Cooling the port and routing the power

A third group covers the flow of energy and heat at the pack's edges. US12581624B2 claims a charging system with power converters directly coupled to a liquid-cooled cold plate, with the cold plate extracting heat from the vehicle power-input port so charging current need not be limited — a claim aimed squarely at sustaining fast-charge rates, where thermal limits at the port are a real constraint. US12576744B2 claims a power-allocation method that adjusts charging of one device based on the operation of another device powered by the vehicle — coverage over using the traction pack as a power source for external loads, the vehicle-to-load capability that has become a selling point on electric trucks.

Two further grants sit at the boundary of the pack and the rest of the powertrain. US12580462B2 claims an additively manufactured electrical sheet for an electric machine, built from two materials with differing magnetic properties — motor, not pack, but part of the same electrified-drivetrain estate. Read as a portfolio, the week's battery-related grants describe a company fencing the integration layer: the tray (US12580256B2), the contactor-and-pre-charge packaging (US12580283B2), the state-estimation algorithms (US12576747B2), the charge-port cooling (US12581624B2) and the power routing (US12576744B2), classified across the H01M 50 housing family, the H01M 10/6xx thermal classes, the B60L vehicle-propulsion classes and the H02J power-distribution classes.

The split between what these grants cover and what they leave out is the substance of the story. Cell chemistry — the cathode, the anode, the electrolyte — does not appear in Ford's battery grants this week, which is consistent with an automaker that sources cells rather than formulating them. What does appear is everything that happens to a cell after it arrives: the tray it sits in, the contactor that connects it, the algorithm that reads its charge, the cold plate that keeps the charge port within temperature, and the logic that decides how its energy is parceled out. Each grant maps to a discrete integration problem, and together they describe the boundary of the value Ford adds to a purchased cell.

That boundary has commercial weight. The economics of an electric vehicle program are shaped not only by the price an automaker pays for cells but by how efficiently it can package them — a space-efficient tray (US12580256B2) affects how much battery fits in a given floor, the charge-port cooling (US12581624B2) affects the fast-charge rate a buyer experiences, and the multi-array state estimation (US12576747B2) affects how much of the pack's nominal capacity is actually usable. These are the levers an automaker controls directly. Coverage over them is coverage over the parts of the battery system where Ford's own engineering, rather than a supplier's chemistry, sets the outcome.

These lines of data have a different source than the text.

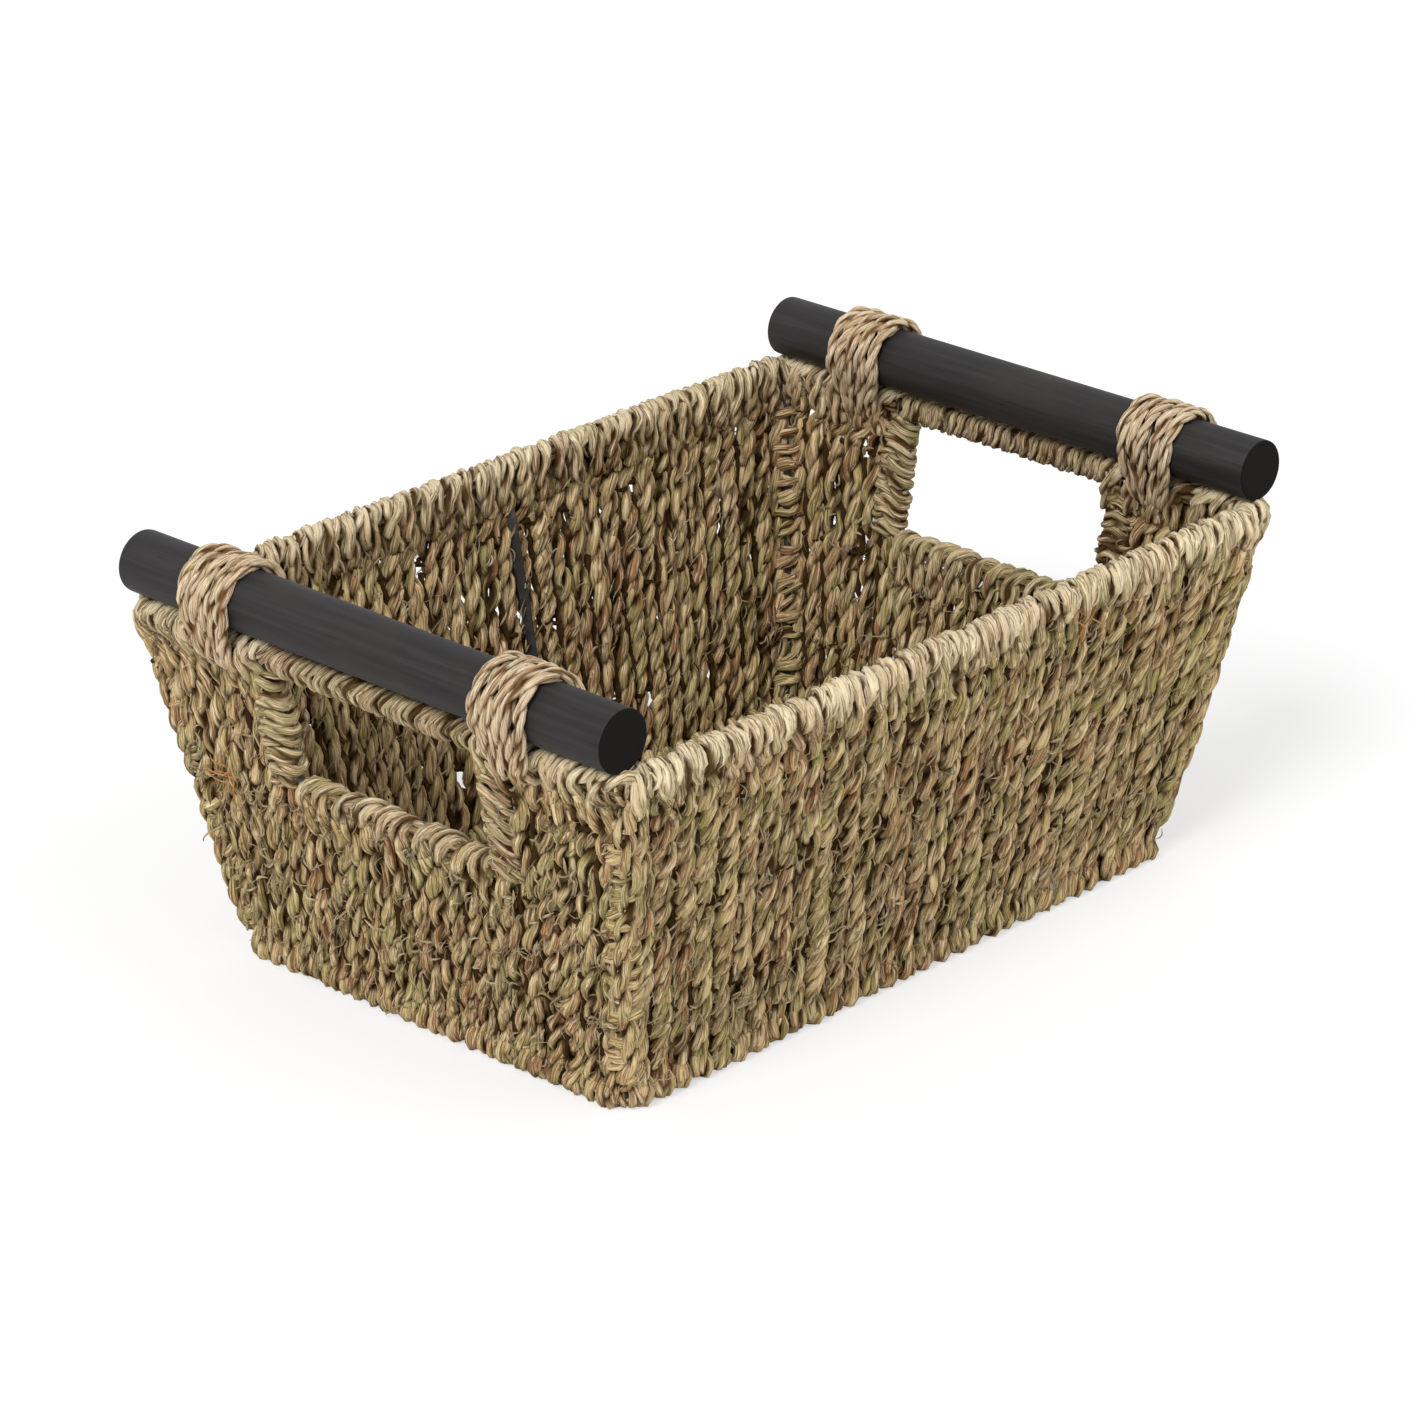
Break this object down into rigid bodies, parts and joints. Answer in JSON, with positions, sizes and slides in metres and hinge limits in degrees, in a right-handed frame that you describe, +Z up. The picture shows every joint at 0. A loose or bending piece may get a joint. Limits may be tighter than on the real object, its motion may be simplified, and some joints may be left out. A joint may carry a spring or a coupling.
{
  "type": "woven basket",
  "caption": "Low rectangular woven seagrass storage and laundry basket on a wire frame, with hand holes and a black dowel handle lashed across each end.",
  "frame": {"origin": "centre of the base, on the surface that the basket stands on", "axes": "+X along the basket towards the right-hand dowel, +Y across it towards the back wall, +Z up"},
  "size_m": [0.3534, 0.238, 0.1618],
  "materials": {
    "seagrass_weave": "matte twisted seagrass cord, brown and green strands",
    "seagrass_binding": "matte twisted seagrass cord, sun-bleached straw colour",
    "lashing_cord": "matte fine twisted tan cord",
    "black_wood": "matte black stain with faint grain",
    "black_steel": "black coated wire"
  },
  "bodies": {
    "root": {"rim_wire": "black_steel", "base_wire": "black_steel", "corner_post_front_left": "black_steel", "corner_post_front_right": "black_steel", "corner_post_back_left": "black_steel", "corner_post_back_right": "black_steel", "middle_hoop": "black_steel", "hand_hole_wire_left": "black_steel", "hand_hole_wire_right": "black_steel", "rim_binding_front": "seagrass_binding", "rim_binding_right": "seagrass_binding", "rim_binding_back": "seagrass_binding", "rim_binding_left": "seagrass_binding", "base_binding_front": "seagrass_binding", "base_binding_right": "seagrass_binding", "base_binding_back": "seagrass_binding", "base_binding_left": "seagrass_binding", "corner_lacing_front_left": "seagrass_weave", "corner_lacing_front_right": "seagrass_weave", "corner_lacing_back_left": "seagrass_weave", "corner_lacing_back_right": "seagrass_weave", "hand_hole_binding_left": "seagrass_weave", "hand_hole_binding_right": "seagrass_weave", "front_wall_weave": "seagrass_weave", "back_wall_weave": "seagrass_weave", "left_wall_weave": "seagrass_weave", "right_wall_weave": "seagrass_weave", "base_weave": "seagrass_weave", "dowel_handle_left": "black_wood", "dowel_handle_right": "black_wood", "handle_lashing_left_front": "lashing_cord", "handle_lashing_left_back": "lashing_cord", "handle_lashing_right_front": "lashing_cord", "handle_lashing_right_back": "lashing_cord"}
  },
  "joints": []
}
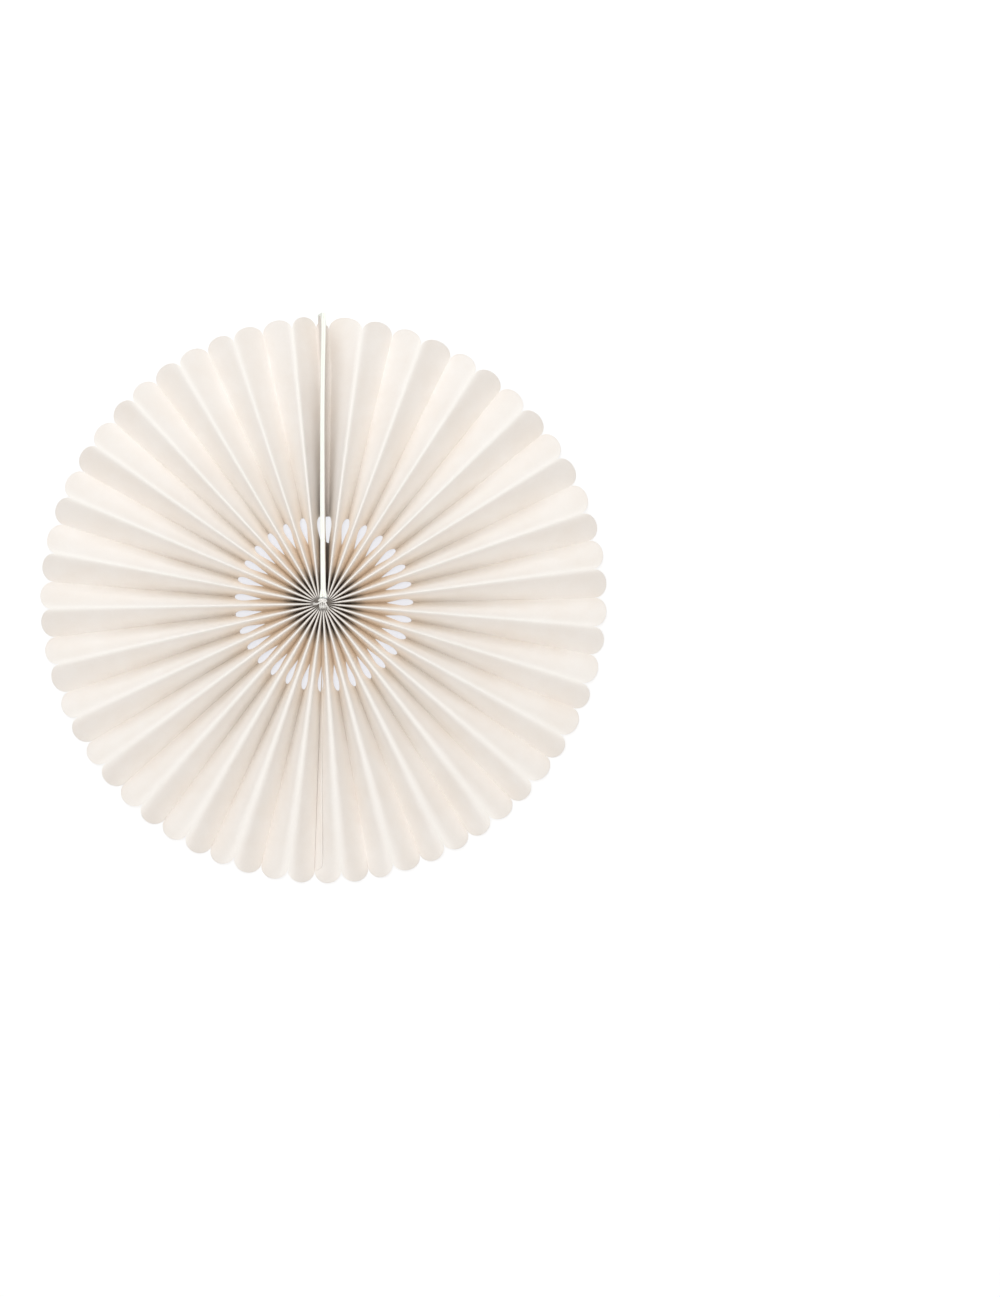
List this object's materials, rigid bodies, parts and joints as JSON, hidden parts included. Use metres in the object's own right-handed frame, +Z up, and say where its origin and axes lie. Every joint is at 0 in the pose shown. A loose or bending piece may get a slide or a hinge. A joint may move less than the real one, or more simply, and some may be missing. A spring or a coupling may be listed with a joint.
{
  "type": "paper fan rosette",
  "caption": "Round pleated paper rosette with a scalloped rim and a ring of drop-shaped cut-outs, tied at its hub and closed by two white card strips.",
  "frame": {"origin": "middle of the hub's back, in the plane of the wall that it hangs on", "axes": "+Z up along the card seam, +Y into the wall through the hub, so the front faces -Y"},
  "size_m": [0.3998, 0.0273, 0.4014],
  "materials": {
    "cream_paper": "matte folded paper, cream white",
    "white_card": "smooth cool white card",
    "adhesive_tape": "thin white double-sided tape",
    "cotton_thread": "white twisted cotton"
  },
  "bodies": {
    "root": {"pleated_paper": "cream_paper", "end_card_left": "white_card", "end_card_right": "white_card", "closing_tape": "adhesive_tape", "binding_thread": "cotton_thread"}
  },
  "joints": []
}
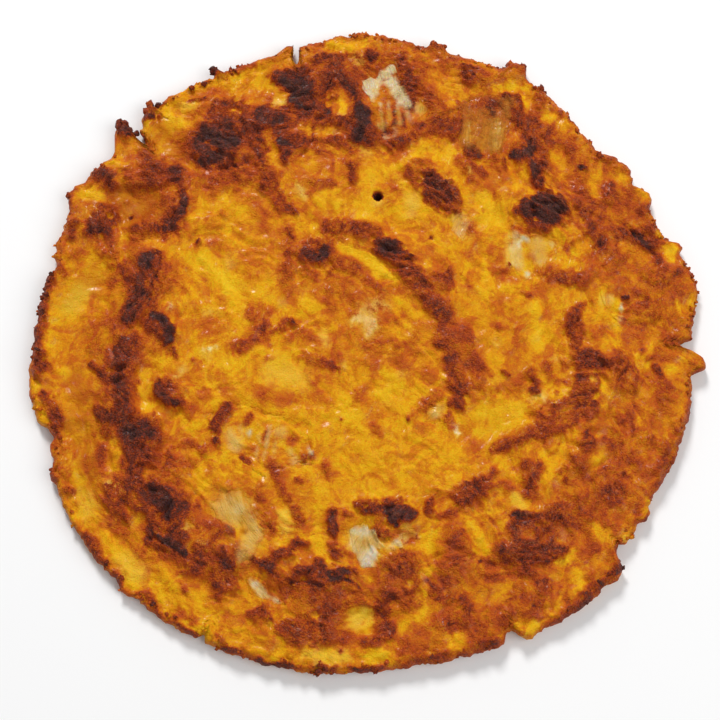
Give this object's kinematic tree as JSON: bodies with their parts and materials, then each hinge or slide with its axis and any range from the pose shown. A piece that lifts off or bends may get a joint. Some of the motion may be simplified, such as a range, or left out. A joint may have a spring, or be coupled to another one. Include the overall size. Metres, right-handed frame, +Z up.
{
  "type": "kimchi pancake",
  "caption": "Round savoury pancake, fried brown, with a ragged crisp rim and pale pieces of pickled cabbage showing in its face.",
  "frame": {"origin": "middle of the flat underside, on the surface that the pancake lies on", "axes": "+Z up through the pancake, from the underside to the browned face; -Y is the side nearest the camera of the picture, +X its right"},
  "size_m": [0.2606, 0.2558, 0.0114],
  "materials": {
    "batter": "satin",
    "cabbage": "satin"
  },
  "bodies": {
    "root": {"batter": "batter", "cabbage_leaf_top": "cabbage", "cabbage_curled": "cabbage", "cabbage_white": "cabbage", "cabbage_strip": "cabbage", "cabbage_pale_left": "cabbage", "cabbage_ribbed": "cabbage", "cabbage_pale_right": "cabbage", "cabbage_by_oval": "cabbage", "cabbage_middle": "cabbage", "cabbage_low_left": "cabbage", "cabbage_right_edge": "cabbage"}
  },
  "joints": []
}
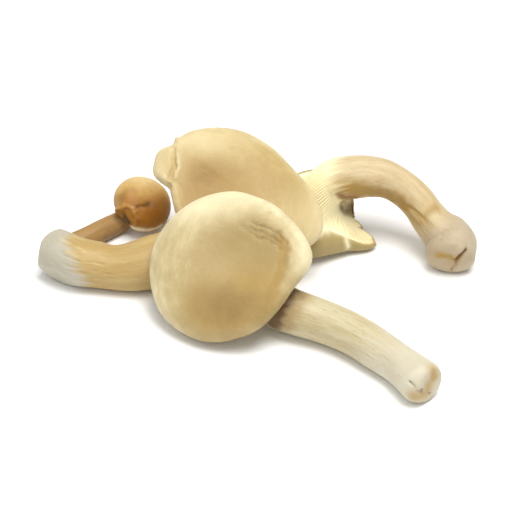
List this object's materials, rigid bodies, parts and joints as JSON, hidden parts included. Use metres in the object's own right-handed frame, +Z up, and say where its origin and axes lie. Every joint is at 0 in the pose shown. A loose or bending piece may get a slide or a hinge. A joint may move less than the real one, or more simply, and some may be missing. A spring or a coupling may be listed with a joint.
{
  "type": "abalone mushroom cluster",
  "caption": "Loose cluster of fresh pale tan mushrooms with broad smooth caps, gilled undersides and thick pale stems, lying on their sides.",
  "frame": {"origin": "middle of the cluster's underside, on the surface that it lies on", "axes": "+X to the right as seen in the picture, towards the cut end of the front mushroom's stem; +Y away from the viewer; +Z up"},
  "size_m": [0.2226, 0.1584, 0.0613],
  "materials": {
    "front_flesh": "soft matt skin, cream at the cap's edge and tan in its hollow",
    "back_flesh": "soft matt skin, tan with a pale edge",
    "right_flesh": "soft matt flesh, pale gills and a whitish stem",
    "small_flesh": "soft matt skin, brown"
  },
  "bodies": {
    "root": {"front_mushroom": "front_flesh", "back_mushroom": "back_flesh", "right_mushroom": "right_flesh", "small_mushroom": "small_flesh"}
  },
  "joints": []
}
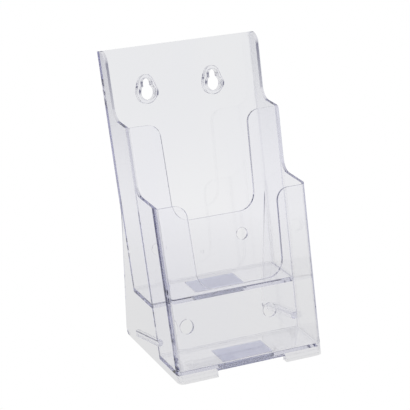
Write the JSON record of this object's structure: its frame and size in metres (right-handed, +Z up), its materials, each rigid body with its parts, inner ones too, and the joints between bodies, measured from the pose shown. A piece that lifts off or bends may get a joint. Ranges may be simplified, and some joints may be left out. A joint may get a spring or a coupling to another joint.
{
  "type": "leaflet rack",
  "caption": "Clear plastic tiered leaflet rack with leaning pockets, finger cut-outs and keyhole collars, for a counter top or a wall.",
  "frame": {"origin": "on the ground, at the middle of the rack's width and depth", "axes": "+X across the rack to the right as seen from the front, +Y to the back, +Z up"},
  "size_m": [0.1156, 0.121, 0.1985],
  "materials": {
    "clear_plastic": "clear polished styrene with a faint violet-blue cast at its edges",
    "tinted_pad": "finely grooved, smoky blue"
  },
  "bodies": {
    "root": {"back_panel": "clear_plastic", "middle_panel": "clear_plastic", "front_panel": "clear_plastic", "left_side_panel": "clear_plastic", "right_side_panel": "clear_plastic", "rear_pocket_floor": "clear_plastic", "front_pocket_floor": "clear_plastic", "rear_floor_pad": "tinted_pad", "front_floor_pad": "tinted_pad", "left_keyhole_boss": "clear_plastic", "right_keyhole_boss": "clear_plastic", "left_brace_post": "clear_plastic", "right_brace_post": "clear_plastic", "left_front_foot": "clear_plastic", "right_front_foot": "clear_plastic"}
  },
  "joints": []
}
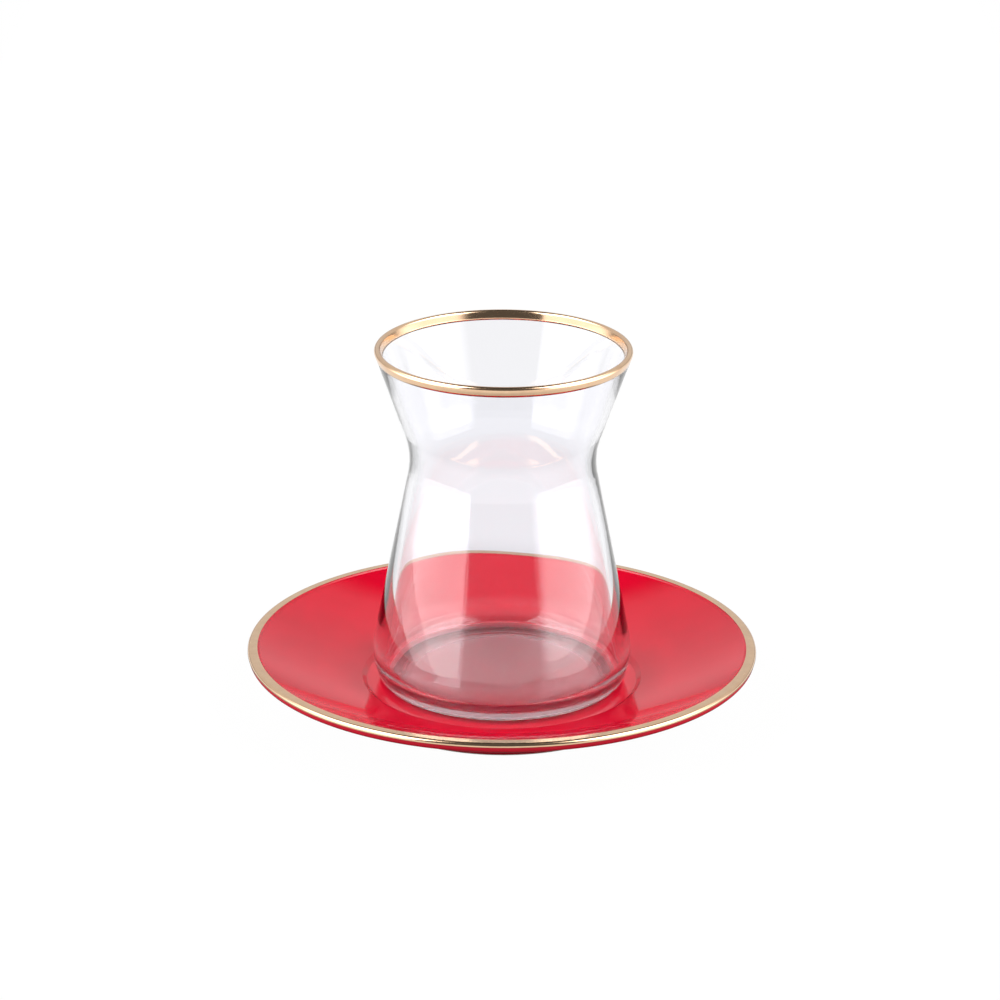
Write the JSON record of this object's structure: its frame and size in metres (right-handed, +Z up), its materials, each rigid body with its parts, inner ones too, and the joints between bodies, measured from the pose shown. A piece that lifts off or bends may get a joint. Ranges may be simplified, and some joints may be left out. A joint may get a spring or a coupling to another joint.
{
  "type": "turkish tea glass with saucer",
  "caption": "Empty waisted clear tea glass with a gilded lip, standing in the well of a red glazed saucer with a gilded edge.",
  "frame": {"origin": "centre of the saucer's foot ring, on the table", "axes": "+Z up along the axis of the glass and the saucer; +X to the right and +Y away in the picture"},
  "size_m": [0.125, 0.125, 0.0914],
  "materials": {
    "red_glaze": "glossy coloured glaze on porcelain",
    "bright_gold": "polished fired-on gold lustre",
    "clear_glass": "clear polished soda-lime glass"
  },
  "bodies": {
    "root": {"saucer": "red_glaze", "saucer_gold_band": "bright_gold", "tea_glass": "clear_glass", "glass_gold_band": "bright_gold"}
  },
  "joints": []
}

It is also worth noting the breadth of placement across the powertrain. The pack grants (US12580256B2, US12580283B2, US12576747B2) sit at the battery; the charging and power-routing grants (US12581624B2, US12576744B2) sit at the interface between the pack and the outside world; and the electrical-sheet grant (US12580462B2) sits at the motor. A single week's filings spanning the tray, the contactor, the management software, the charge port, the power routing and the motor laminations describe a company patenting across the electrified drivetrain rather than at one point in it — the footprint of an integrator, not a component supplier.

For a markets reader, the pattern is the point. Ford does not compete on whether its cells are the cheapest per kilowatt-hour — that is its suppliers' fight. It competes on how well a bought-in cell becomes a safe, fast-charging, integrated pack inside a vehicle, and the week's grants sit exactly on that layer. The records do not characterize the breadth of any claim, and a grant is not a shipping product; what they show is that in one week an automaker added enforceable coverage over the pack engineering, the electrical packaging and the management software that turn purchased cells into a vehicle-grade battery system.